В первой Руслан числил заслуженных.
В слове был двойной смысл. В обычной речи оно означало, что эти люди многое получили, заслужили своей прежней жизнью: давным-давно все они обосновались в городских домах и имениях с прислугой; передвигались только в собственных или выделенных властями аэрах; жалованья получали много, а на что его тратить, не знали, потому что ни в чем не нуждались. Правда, почти все это еще в прежней жизни же они и потеряли, а если сохранили, то уж, во всяком случае, заслуженными в обществе уже не считались, а безнадежно пребывали в презренном положении старых заслуженных. Попав же в дискретизатор, стали просто старыми. А второй смысл, который Руслан вкладывал в название этой категории, был связан с наказанием, возмездием. Заслуженных в этом смысле правильнее, конечно, было бы называть заслужившие, но это казалось ему слишком прямолинейным. Во всяком случае, мучительные освещения и извлечения, беседы и одинокие пробуждения во мгле пустых комнат были ими действительно заслужены, считал Руслан и нисколько им не сочувствовал, точно зная, что никогда они не научатся отделять моменты и фиксировать мгновения, так и доживут здесь, и умрут без понимания.
А вот другой категории Руслан сочувствовал очень. Это были бессловесные, вообще-то их деликатно называли полезными, но Руслан, как и все, в неофициальной обстановке и про себя называл их именно бессловесными — так было точнее. Они никогда ничего не имели: селили их в небольших квартирах, а сами они своими руками зачем-то строили себе еще жилища вне города, избы; прислуга им не полагалась, да большая их часть и была прислугой; пользовались они коллективными, шумными и тесными аэрами либо маленькими аэретами, тряскими и ненадежными; денег им всегда не хватало, так что и ели-то они не каждый раз, когда хотелось. Такова была их прежняя жизнь, так же они существовали и до самого попадания в дискретизатор. И здесь для них ничего не менялось, они так и оставались бессловесными, ничего не понимали, ни на что не жаловались, старались — да старания-то их были бесцельными.
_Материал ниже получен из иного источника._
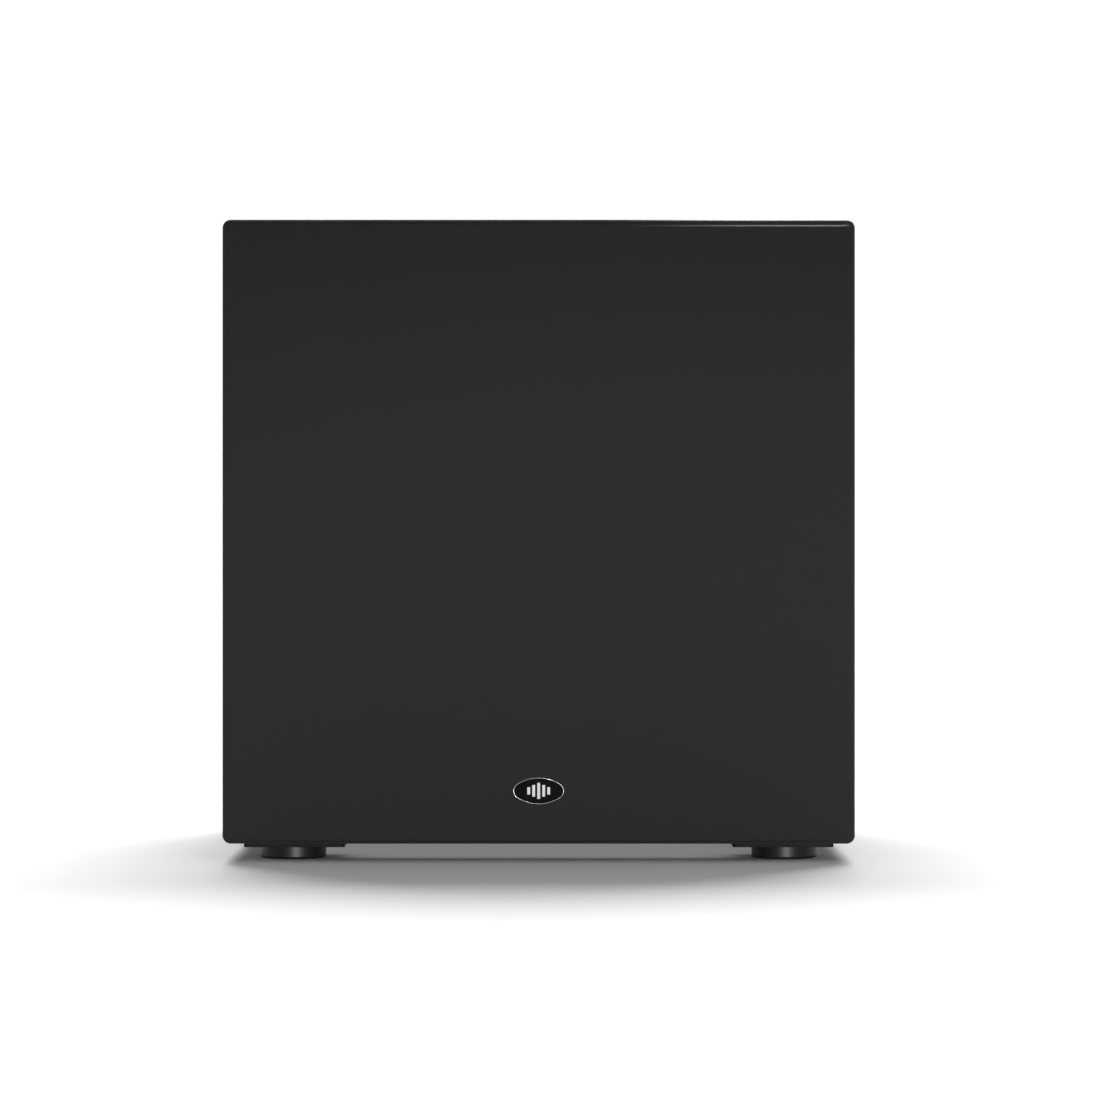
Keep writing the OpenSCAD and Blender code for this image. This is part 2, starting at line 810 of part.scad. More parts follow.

Потому что, во-первых, бессловесные абсолютно не понимали, чего они должны достичь стараниями, и, во-вторых, уже давно требуемого достигли, только не знали об этом и потому не могли отчитаться.
С самого рождения и дальше, по сей день, они так и жили: момент повисал в пустоте, ни к чему не привязанный ни до, ни после, и он же, этот момент, поглощал все их существование, включал его в себя целиком. Потом он рушился, исчезал в бездне прошедшего, и новое мгновение застывало, и бессловесный застывал внутри него, как мошка в янтаре, но в последний миг этого мгновения успевал из него освободиться, мгновение исчезало в прорве, а бессловесный уже впаивался в следующее… Они все от самого рождения жили в разорванном времени, они отделяли момент от другого, не думая и не прилагая никаких усилий! А их терзали, держали в старом скрипучем доме посреди маленького сада за высоким забором, и они старались стать такими, какими родились, и ничего не выходило, они умирали взаперти, а один из сотни выходил на волю через десять, или пятнадцать, или тридцать лет, выходил по какой-нибудь случайности — да так ничего и не понимал.
За это Руслан их и жалел.
А себя относил к первой, конечно, категории, не без оговорок (ну, например, он жил, как заслуженный, совсем недолго), но к первой.
Соответственно, считал и себя заслужившим.
* * *
Однажды, когда Руслан сидел на стуле, положив голову в ладони, его вызвали к главному в необычное время.
— Ну, как выделяем, — спросил главный, сизо-седой мужчина с темным, вероятно, из-за больной печени лицом в глубоких складках, глядя поверх очков на первую страницу тоненькой пачки дела Руслана, — как получается выделять момент? Мгновение-то уже стоит или еще плывет, расползается? А?
Руслан молча пожал плечами, потому что не знал, что ответить. Иногда моменты разделялись, мгновения останавливались и поглощали вечность, а иногда все, как и в самом начале, сминалось в ком, спутывалось, вытягивалось одно за другим в непредсказуемой последовательности… Единственное, что он мог бы сказать с уверенностью, — время шло, жизнь исчезала, и только одно отличало ее от жизни до начала процесса: она ничем не была заполнена, кроме самого ощущения исчезающей жизни. Но вряд ли от него ждали подобного ответа.
Главный кашлянул и улыбнулся Руслану с таким выражением, будто сейчас произнесет вслух то, что давно известно им двоим, но никогда не произносилось.